A Note on the AI Agents

The AI "agent debate" feature is interesting, but be clear about what it is: analytical commentary layered on top of the momentum signal. The agents do not override the momentum signal. They provide context, dissent, and risk assessment. Don't confuse the sophisticated-sounding analysis with the actual allocation driver, which is purely mechanical.

The agents can unanimously disagree with the momentum signal — as they did during the March 2026 selloff — and the allocation still follows the model. This is by design. The backtest validates the momentum engine, not the agent commentary. The agents exist to help you understand why the model is positioned where it is and what risks it might not be capturing.

Who This Strategy Is For

This is a thoughtfully built tool for federal employees who want a systematic, high-risk/high-reward TSP strategy. The underlying logic is sound. But it's optimized for a specific type of investor:

  • Long time horizon — 15+ years until retirement. The longer the horizon, the more drawdowns are absorbed by compounding.
  • High risk tolerance — you can watch your balance drop 30%+ and not panic-sell or override the system.
  • Discipline — the hardest part isn't understanding the strategy, it's following it during drawdowns.
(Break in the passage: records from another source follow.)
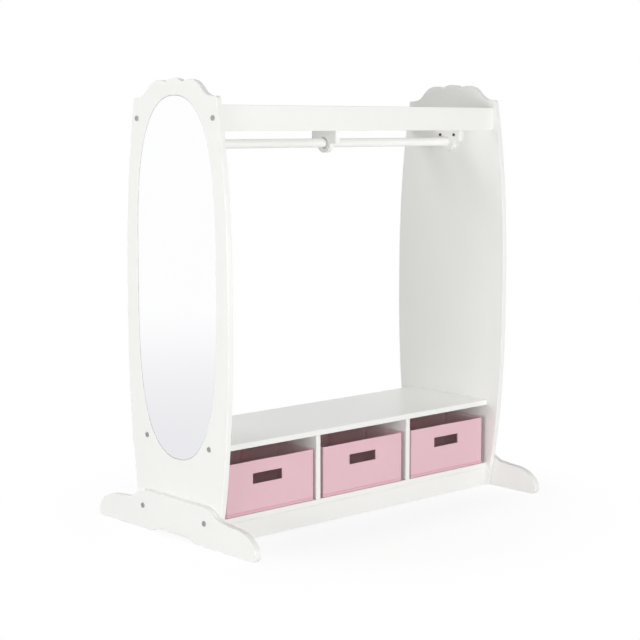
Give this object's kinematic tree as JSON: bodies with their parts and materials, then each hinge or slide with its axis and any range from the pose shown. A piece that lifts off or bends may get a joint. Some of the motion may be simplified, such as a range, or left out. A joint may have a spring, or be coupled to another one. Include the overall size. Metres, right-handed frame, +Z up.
{
  "type": "dress-up storage unit",
  "caption": "Child's dress-up unit: barrel-shaped sides with a scalloped crown and oval mirror, hanging rod under top rails, bench with pull-out fabric bins.",
  "frame": {"origin": "on the floor under the middle of the unit", "axes": "+X to the right along the width (the mirror is on the -X side), +Y to the rear, +Z up; the bins open to -Y"},
  "size_m": [1.09, 0.672, 1.191],
  "materials": {
    "white_paint": "satin white paint on board",
    "mirror": "polished",
    "tape": "foam tape",
    "pink_fabric": "woven, matt",
    "bin_board": "fabric-covered board",
    "dark_steel": "dark zinc",
    "bare_wood": "bare beech"
  },
  "bodies": {
    "frame": {"left_side_panel": "white_paint", "right_side_panel": "white_paint", "mirror_glass": "mirror", "mirror_tapes": "tape", "left_foot": "white_paint", "right_foot": "white_paint", "front_top_rail": "white_paint", "rear_top_rail": "white_paint", "rod_hanger": "white_paint", "left_rod_block": "white_paint", "right_rod_block": "white_paint", "bench_top": "white_paint", "bottom_shelf": "white_paint", "front_apron": "white_paint", "rear_apron": "white_paint", "back_panel": "white_paint", "left_divider": "white_paint", "right_divider": "white_paint", "rail_bolts": "dark_steel", "bench_bolts": "dark_steel", "foot_bolts": "dark_steel", "rail_barrel_nuts": "dark_steel", "bench_barrel_nuts": "dark_steel", "shelf_barrel_nuts": "dark_steel", "rail_dowels": "bare_wood", "bench_dowels": "bare_wood", "shelf_dowels": "bare_wood", "apron_dowels": "bare_wood", "divider_dowels": "bare_wood", "hanger_dowels": "bare_wood", "foot_dowels": "bare_wood", "rod_block_screws": "dark_steel", "back_panel_nails": "dark_steel"},
    "rod": {"hanging_rod": "white_paint"},
    "left_bin_box": {"left_bin": "pink_fabric", "left_bin_base": "bin_board"},
    "middle_bin_box": {"middle_bin": "pink_fabric", "middle_bin_base": "bin_board"},
    "right_bin_box": {"right_bin": "pink_fabric", "right_bin_base": "bin_board"}
  },
  "joints": [
    {"name": "rod_turn", "type": "hinge", "parent": "frame", "child": "rod", "pos_m": [0, 0, 1.023], "axis": [1, 0, 0], "continuous": true},
    {"name": "left_bin_pull", "type": "slide", "parent": "frame", "child": "left_bin_box", "axis": [0, -1, 0], "range_m": [0, 0.28]},
    {"name": "middle_bin_pull", "type": "slide", "parent": "frame", "child": "middle_bin_box", "axis": [0, -1, 0], "range_m": [0, 0.28]},
    {"name": "right_bin_pull", "type": "slide", "parent": "frame", "child": "right_bin_box", "axis": [0, -1, 0], "range_m": [0, 0.28]}
  ]
}
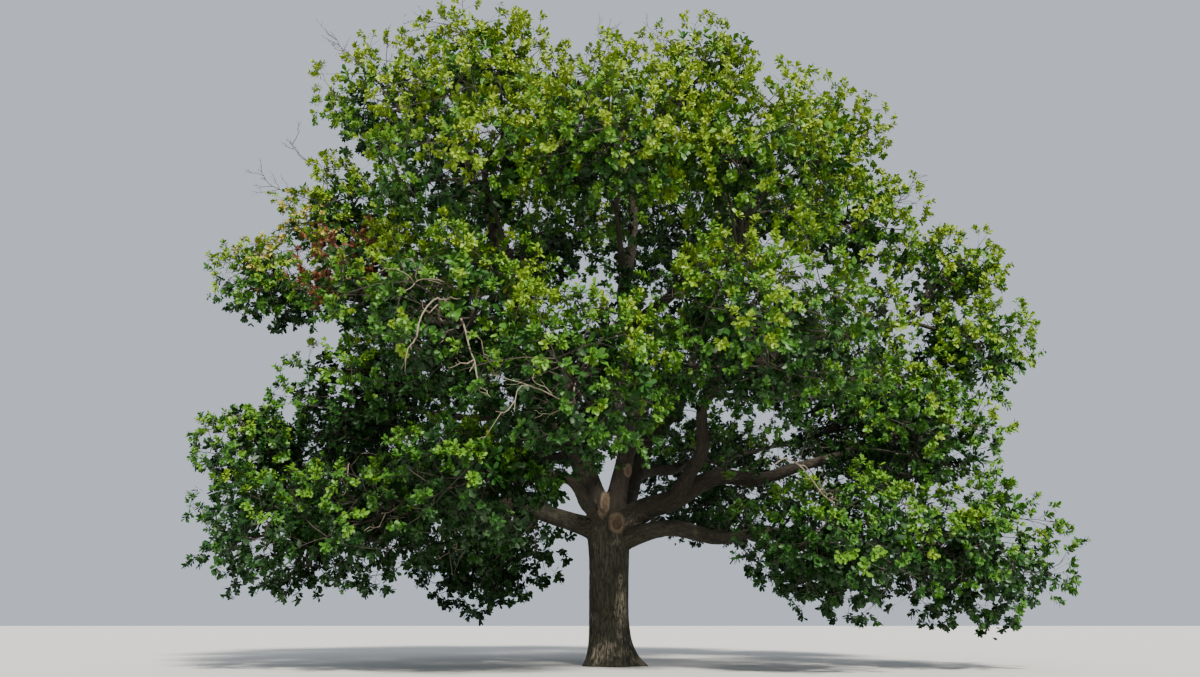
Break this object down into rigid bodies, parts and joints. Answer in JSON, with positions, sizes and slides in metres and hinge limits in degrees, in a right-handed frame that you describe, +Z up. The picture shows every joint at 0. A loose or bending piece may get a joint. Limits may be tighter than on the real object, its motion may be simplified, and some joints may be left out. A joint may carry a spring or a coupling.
{
  "type": "oak tree",
  "caption": "Broad spreading oak in full leaf: short thick trunk with a flared foot, low fork, wide crooked boughs and a rounded crown of leaf masses.",
  "frame": {"origin": "centre of the flat cut under the trunk, at ground level", "axes": "+Z up; +X to the right and +Y away from the viewer as the picture shows the tree"},
  "size_m": [33.3802, 27.6966, 25.6447],
  "materials": {
    "bark": "grey-brown furrowed bark, matte",
    "foliage": "lobed leaves, mid to dark green, sunlit yellow-green on top, soft sheen"
  },
  "bodies": {
    "root": {"bough_back_centre": "bark", "bough_back_left": "bark", "bough_back_left_low": "bark", "bough_back_right": "bark", "bough_back_right_low": "bark", "bough_drooping": "bark", "bough_front_centre": "bark", "bough_front_high": "bark", "bough_front_left": "bark", "bough_front_left_high": "bark", "bough_front_right": "bark", "bough_leader": "bark", "bough_left_level": "bark", "bough_left_level_inner": "bark", "bough_left_low": "bark", "bough_left_low_inner": "bark", "bough_left_mid": "bark", "bough_left_up": "bark", "bough_right_big": "bark", "bough_right_high": "bark", "bough_right_level": "bark", "bough_right_low": "bark", "bough_right_low_inner": "bark", "bough_upper_left_low": "bark", "foliage_back_centre": "foliage", "foliage_back_left": "foliage", "foliage_back_left_low": "foliage", "foliage_back_left_top": "foliage", "foliage_back_right": "foliage", "foliage_back_right_low": "foliage", "foliage_back_right_top": "foliage", "foliage_drooping": "foliage", "foliage_front_centre": "foliage", "foliage_front_high": "foliage", "foliage_front_left": "foliage", "foliage_front_left_high": "foliage", "foliage_front_left_low": "foliage", "foliage_front_right": "foliage", "foliage_front_right_high": "foliage", "foliage_left_back_low": "foliage", "foliage_left_level_inner": "foliage", "foliage_left_level_tip": "foliage", "foliage_left_low_inner": "foliage", "foliage_left_low_outer": "foliage", "foliage_left_low_tip": "foliage", "foliage_left_mid": "foliage", "foliage_right_back_low": "foliage", "foliage_right_level_high": "foliage", "foliage_right_level_tip": "foliage", "foliage_right_low_inner": "foliage", "foliage_right_low_outer": "foliage", "foliage_right_mid": "foliage", "foliage_right_upper": "foliage", "foliage_top_centre": "foliage", "foliage_top_left": "foliage", "foliage_top_right": "foliage", "foliage_upper_left": "foliage", "foliage_upper_left_low": "foliage", "foliage_upper_right": "foliage", "trunk": "bark"}
  },
  "joints": []
}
If you can't commit to that, the Balanced mode (Sharpe 1.18, max DD -17.6%) may be more appropriate.
  • Systematic mindset — you prefer rules-based decisions over gut feelings and market predictions.

If your priority is minimizing volatility or you're within 5 years of retirement, a more conservative approach — including the Balanced override or a target-date L Fund — may be more appropriate. There's no single right answer, only tradeoffs.

Read before you follow: This is a personal project tracking a quantitative strategy. It is not financial advice. Please read this full page and understand the drawdown risk, the mechanical nature of the allocation, and the limitations of backtesting before following any of its signals.